What Operators Should Take Away
If you're dealing with recurring clogs, stop looking at what the consumer is doing. Start with the hardware.
Ask your vendor whether the atomizer compound in your cart was selected for your specific oil type. Not your oil category. Your specific formulation. Viscosity varies within categories, and a generic "live resin atomizer" may still be wrong for your particular live resin.
Track clog reports by SKU, not by batch. If clogs cluster around specific oil types, the atomizer mismatch is the most likely cause. If every SKU clogs at roughly the same rate, the problem might be in your filling process. Either way, the consumer isn't the variable.
Stop shipping storage instructions as a clog solution. Storage instructions are good practice. They're not a fix for a hardware mismatch. If you need a pamphlet to explain how to use the product without it failing, the product has a design problem. One exception: storing carts in hot conditions (like a car in summer or a 100-degree room) can genuinely cause leaking and clogging. Hot storage is one of the few environmental factors that matters. If storing in heat, keep carts inverted.
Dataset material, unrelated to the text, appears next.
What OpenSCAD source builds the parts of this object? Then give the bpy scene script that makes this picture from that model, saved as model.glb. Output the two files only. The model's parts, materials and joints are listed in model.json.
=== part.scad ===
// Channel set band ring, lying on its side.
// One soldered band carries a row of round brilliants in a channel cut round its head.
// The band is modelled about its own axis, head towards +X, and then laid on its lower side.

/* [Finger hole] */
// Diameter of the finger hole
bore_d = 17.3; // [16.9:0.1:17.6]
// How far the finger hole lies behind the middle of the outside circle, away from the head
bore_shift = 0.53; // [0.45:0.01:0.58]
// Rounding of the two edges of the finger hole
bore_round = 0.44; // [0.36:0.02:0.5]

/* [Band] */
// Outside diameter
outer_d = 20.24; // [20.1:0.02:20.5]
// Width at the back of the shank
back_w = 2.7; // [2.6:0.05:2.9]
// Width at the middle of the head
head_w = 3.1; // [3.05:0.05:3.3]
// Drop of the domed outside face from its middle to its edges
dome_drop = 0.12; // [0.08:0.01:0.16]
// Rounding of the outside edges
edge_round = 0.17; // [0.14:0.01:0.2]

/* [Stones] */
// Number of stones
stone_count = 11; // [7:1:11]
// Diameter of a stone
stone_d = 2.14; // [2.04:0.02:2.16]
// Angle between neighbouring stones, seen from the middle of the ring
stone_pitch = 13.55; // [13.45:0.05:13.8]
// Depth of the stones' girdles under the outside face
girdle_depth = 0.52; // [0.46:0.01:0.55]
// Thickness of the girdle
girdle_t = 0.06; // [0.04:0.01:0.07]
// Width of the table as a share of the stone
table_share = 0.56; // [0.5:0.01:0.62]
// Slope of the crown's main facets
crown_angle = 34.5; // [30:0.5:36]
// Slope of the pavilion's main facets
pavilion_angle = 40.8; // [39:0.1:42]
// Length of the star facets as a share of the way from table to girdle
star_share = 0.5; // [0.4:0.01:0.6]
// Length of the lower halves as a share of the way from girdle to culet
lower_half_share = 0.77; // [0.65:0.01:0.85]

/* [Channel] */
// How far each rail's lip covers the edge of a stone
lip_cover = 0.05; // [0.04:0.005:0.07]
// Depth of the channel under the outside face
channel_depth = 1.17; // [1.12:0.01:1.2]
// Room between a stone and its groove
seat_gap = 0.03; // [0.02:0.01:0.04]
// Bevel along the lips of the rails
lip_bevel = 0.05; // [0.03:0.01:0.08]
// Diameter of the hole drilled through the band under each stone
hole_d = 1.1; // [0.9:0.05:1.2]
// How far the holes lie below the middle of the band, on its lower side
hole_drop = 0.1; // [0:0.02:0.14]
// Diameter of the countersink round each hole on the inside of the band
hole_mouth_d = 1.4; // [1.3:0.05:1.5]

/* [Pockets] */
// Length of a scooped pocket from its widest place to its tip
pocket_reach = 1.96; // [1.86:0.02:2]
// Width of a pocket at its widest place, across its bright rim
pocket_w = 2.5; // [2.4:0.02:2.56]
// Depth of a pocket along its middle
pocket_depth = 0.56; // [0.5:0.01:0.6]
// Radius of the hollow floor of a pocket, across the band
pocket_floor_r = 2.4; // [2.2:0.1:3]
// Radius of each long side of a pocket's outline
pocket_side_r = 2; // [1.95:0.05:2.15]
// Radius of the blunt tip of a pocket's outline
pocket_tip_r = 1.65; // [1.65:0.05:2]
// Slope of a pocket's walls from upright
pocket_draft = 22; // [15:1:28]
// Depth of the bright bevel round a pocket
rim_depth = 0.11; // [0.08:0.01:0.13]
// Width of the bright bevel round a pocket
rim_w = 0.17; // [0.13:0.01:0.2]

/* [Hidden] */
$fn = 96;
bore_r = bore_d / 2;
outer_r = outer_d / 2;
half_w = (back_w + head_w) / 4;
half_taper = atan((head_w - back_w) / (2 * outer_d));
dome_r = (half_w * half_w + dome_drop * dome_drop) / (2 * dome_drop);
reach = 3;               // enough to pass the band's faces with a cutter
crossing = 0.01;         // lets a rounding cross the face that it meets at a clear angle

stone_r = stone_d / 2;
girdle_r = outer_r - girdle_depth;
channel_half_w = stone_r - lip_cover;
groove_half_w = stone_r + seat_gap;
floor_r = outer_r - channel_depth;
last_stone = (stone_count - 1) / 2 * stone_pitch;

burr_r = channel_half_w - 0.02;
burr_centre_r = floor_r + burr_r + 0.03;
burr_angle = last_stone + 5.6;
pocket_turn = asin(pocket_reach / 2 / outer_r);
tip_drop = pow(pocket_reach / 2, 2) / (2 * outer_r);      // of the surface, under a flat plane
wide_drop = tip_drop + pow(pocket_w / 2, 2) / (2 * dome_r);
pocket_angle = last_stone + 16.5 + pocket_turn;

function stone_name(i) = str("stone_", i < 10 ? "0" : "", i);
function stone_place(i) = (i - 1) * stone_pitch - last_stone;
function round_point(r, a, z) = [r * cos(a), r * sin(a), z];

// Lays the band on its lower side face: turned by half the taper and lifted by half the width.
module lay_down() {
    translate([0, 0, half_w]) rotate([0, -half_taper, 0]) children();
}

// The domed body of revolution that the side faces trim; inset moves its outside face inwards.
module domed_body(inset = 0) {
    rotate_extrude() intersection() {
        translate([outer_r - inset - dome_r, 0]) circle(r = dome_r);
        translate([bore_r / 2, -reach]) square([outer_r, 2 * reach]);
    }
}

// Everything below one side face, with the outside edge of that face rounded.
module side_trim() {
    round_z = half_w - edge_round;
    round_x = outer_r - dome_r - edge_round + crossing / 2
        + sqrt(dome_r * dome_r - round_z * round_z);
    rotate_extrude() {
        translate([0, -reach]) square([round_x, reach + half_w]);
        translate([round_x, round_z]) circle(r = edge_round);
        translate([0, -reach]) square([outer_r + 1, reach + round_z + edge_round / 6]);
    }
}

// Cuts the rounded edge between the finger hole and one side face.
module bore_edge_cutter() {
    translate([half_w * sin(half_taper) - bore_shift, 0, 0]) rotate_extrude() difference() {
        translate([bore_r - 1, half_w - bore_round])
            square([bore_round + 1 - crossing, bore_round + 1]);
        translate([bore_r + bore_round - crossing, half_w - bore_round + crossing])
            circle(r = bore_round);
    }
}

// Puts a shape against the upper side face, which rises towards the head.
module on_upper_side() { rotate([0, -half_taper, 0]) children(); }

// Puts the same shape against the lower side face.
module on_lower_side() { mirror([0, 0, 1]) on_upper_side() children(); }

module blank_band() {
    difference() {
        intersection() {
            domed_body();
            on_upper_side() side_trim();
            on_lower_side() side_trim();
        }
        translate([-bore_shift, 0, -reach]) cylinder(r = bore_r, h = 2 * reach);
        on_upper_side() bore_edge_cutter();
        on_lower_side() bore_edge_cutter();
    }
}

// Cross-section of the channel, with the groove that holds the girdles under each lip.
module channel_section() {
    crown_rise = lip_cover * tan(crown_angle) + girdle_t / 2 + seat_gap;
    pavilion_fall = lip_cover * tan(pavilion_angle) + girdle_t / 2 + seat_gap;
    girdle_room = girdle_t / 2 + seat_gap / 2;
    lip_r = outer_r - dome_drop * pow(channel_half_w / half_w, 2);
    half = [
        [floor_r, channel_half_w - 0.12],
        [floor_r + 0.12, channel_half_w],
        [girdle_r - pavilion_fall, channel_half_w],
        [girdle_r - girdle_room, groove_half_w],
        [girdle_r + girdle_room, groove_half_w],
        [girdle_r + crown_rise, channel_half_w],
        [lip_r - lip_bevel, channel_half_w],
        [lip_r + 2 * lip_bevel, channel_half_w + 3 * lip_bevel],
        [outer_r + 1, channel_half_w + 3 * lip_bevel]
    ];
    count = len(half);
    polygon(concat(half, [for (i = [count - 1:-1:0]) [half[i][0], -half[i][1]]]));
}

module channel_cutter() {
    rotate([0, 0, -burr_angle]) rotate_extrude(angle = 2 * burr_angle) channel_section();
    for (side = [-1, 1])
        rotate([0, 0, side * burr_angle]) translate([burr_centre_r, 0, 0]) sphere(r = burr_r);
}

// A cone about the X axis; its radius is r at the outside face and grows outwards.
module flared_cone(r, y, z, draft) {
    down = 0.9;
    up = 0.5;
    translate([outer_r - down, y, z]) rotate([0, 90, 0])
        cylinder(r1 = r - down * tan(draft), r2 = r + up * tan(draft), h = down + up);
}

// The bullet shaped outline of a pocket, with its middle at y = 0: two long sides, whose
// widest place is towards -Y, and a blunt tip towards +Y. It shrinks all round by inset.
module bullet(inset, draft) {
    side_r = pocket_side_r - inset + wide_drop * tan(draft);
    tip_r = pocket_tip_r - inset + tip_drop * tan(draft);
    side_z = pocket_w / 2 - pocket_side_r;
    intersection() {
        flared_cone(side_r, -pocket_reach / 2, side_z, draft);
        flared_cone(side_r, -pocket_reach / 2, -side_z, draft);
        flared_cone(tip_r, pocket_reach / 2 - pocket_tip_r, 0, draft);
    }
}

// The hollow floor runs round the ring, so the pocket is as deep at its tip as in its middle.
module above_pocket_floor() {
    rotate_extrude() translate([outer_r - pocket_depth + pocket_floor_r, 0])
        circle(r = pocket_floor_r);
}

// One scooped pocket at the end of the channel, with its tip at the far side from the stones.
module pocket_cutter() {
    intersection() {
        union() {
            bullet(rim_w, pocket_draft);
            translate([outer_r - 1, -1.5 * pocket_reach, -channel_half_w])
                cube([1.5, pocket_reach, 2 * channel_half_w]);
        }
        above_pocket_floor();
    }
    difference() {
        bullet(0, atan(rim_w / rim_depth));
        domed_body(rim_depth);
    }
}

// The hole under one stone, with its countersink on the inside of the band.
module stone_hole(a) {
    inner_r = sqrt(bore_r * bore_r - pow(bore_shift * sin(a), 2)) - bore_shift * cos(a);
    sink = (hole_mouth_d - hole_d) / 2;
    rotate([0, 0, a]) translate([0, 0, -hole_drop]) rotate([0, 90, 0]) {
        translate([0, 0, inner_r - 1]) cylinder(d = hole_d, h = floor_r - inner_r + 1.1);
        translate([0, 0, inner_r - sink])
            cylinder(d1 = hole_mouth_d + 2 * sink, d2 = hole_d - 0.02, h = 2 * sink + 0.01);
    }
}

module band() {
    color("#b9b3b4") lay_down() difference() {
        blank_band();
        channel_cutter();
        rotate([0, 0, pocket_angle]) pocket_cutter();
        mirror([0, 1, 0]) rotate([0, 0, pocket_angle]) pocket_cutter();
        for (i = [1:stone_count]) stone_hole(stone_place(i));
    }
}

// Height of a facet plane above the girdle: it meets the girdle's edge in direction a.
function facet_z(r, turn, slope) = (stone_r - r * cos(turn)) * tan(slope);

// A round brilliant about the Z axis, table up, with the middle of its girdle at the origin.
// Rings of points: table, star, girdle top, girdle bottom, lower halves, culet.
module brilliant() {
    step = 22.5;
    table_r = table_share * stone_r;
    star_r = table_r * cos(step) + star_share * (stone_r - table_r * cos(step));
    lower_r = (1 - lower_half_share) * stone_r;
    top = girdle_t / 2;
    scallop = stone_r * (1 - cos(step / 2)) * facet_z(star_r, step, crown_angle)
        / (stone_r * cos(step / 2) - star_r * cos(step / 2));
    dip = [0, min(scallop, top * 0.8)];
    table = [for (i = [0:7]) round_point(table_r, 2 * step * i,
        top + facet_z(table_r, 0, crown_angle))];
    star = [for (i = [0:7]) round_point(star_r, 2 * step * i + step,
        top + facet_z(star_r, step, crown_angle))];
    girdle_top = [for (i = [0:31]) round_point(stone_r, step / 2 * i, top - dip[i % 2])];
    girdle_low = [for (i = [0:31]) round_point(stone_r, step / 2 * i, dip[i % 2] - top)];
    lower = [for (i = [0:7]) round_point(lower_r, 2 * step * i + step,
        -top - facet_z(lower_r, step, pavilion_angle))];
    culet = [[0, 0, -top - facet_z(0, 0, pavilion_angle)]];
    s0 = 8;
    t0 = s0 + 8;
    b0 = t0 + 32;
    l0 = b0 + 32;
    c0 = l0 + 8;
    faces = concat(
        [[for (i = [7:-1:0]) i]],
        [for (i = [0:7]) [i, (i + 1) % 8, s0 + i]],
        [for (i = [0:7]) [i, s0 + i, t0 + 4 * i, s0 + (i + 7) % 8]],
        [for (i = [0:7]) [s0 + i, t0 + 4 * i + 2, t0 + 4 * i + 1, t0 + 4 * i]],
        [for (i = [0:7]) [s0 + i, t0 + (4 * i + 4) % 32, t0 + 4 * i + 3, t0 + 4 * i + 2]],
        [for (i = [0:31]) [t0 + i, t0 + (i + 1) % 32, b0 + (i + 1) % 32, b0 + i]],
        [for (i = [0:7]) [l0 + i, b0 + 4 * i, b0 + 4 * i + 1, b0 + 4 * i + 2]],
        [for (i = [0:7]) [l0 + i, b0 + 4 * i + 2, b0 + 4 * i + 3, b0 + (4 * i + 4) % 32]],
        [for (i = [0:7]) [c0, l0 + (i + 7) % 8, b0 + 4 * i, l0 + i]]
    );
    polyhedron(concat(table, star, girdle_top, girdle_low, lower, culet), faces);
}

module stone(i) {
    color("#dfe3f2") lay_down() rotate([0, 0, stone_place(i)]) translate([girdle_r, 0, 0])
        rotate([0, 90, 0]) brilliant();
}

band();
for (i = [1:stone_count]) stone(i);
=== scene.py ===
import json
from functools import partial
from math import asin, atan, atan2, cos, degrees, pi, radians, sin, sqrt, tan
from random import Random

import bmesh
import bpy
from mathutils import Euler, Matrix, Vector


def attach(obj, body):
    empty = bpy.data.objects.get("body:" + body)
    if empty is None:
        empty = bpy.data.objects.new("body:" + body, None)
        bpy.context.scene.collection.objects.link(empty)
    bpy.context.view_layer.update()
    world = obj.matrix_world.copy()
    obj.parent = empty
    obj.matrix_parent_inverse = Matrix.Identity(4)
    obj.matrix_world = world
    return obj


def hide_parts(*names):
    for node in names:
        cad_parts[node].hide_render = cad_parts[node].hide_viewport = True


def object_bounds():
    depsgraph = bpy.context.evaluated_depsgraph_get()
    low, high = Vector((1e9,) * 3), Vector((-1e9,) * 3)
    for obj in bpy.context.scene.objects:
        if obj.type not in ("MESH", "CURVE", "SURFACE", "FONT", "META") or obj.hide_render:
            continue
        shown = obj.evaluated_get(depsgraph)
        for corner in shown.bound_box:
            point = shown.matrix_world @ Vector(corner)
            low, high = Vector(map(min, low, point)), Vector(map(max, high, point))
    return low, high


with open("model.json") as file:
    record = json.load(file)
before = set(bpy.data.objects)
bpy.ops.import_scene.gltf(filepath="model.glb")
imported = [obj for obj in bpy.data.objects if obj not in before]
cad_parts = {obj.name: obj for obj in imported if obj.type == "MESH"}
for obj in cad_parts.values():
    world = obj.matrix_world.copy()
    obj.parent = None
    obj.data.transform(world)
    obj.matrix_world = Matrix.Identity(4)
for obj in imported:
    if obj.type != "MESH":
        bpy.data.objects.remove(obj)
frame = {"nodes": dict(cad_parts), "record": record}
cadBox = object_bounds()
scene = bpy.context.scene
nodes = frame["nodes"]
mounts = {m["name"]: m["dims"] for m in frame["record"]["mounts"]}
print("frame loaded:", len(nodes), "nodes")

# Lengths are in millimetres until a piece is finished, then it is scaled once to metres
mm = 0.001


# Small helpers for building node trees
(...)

Test your actual oil in the actual hardware before committing to a production run. Not a similar oil. Not last quarter's formulation. The specific batch you plan to ship, at the fill temperature and volume you'll use in production. This is where mismatches surface, and it's cheaper to find them in a small test than in a full production run.
What This Costs When You Get It Wrong
The financial impact of blaming the consumer goes beyond returns. Returns are visible. The invisible cost is the customer who doesn't come back.
A consumer who buys a clogged cart and reads the troubleshooting instructions doesn't think "I should have stored it differently." They think "this brand doesn't work." And they switch. In a market where dozens of brands occupy the same dispensary shelf, one bad experience is often the only experience.
Brands that accept the consumer-blame narrative end up spending money on things that don't move the needle. They redesign packaging inserts. They train budtenders on "proper use." They build FAQ pages. None of this addresses the atomizer mismatch that caused the clog.
The brands that resolve clog issues fastest are the ones that go straight to the hardware. They ask whether the atomizer was matched. They test with their actual oil. They hold their vendor accountable for the failure rate, not their customer.
Reliability Isn't a Consumer Responsibility
The expectation that a consumer should modify their behavior to prevent a hardware failure is backwards. A properly matched vape cartridge should perform in a pocket, in a purse, in a cold car, and on a ski lift. If it can't, the engineering wasn't done.
Vape pens keep clogging not because consumers are careless. They keep clogging because the atomizer inside wasn't matched to the oil. That's a hardware decision, made upstream, long before the consumer ever sees the product.
When a cart clogs, the blame belongs on the brand, the manufacturer, or the company that filled it. Not the person who bought it. Operators who understand this stop writing troubleshooting guides and start auditing their atomizer specs. That's where the clog rate lives.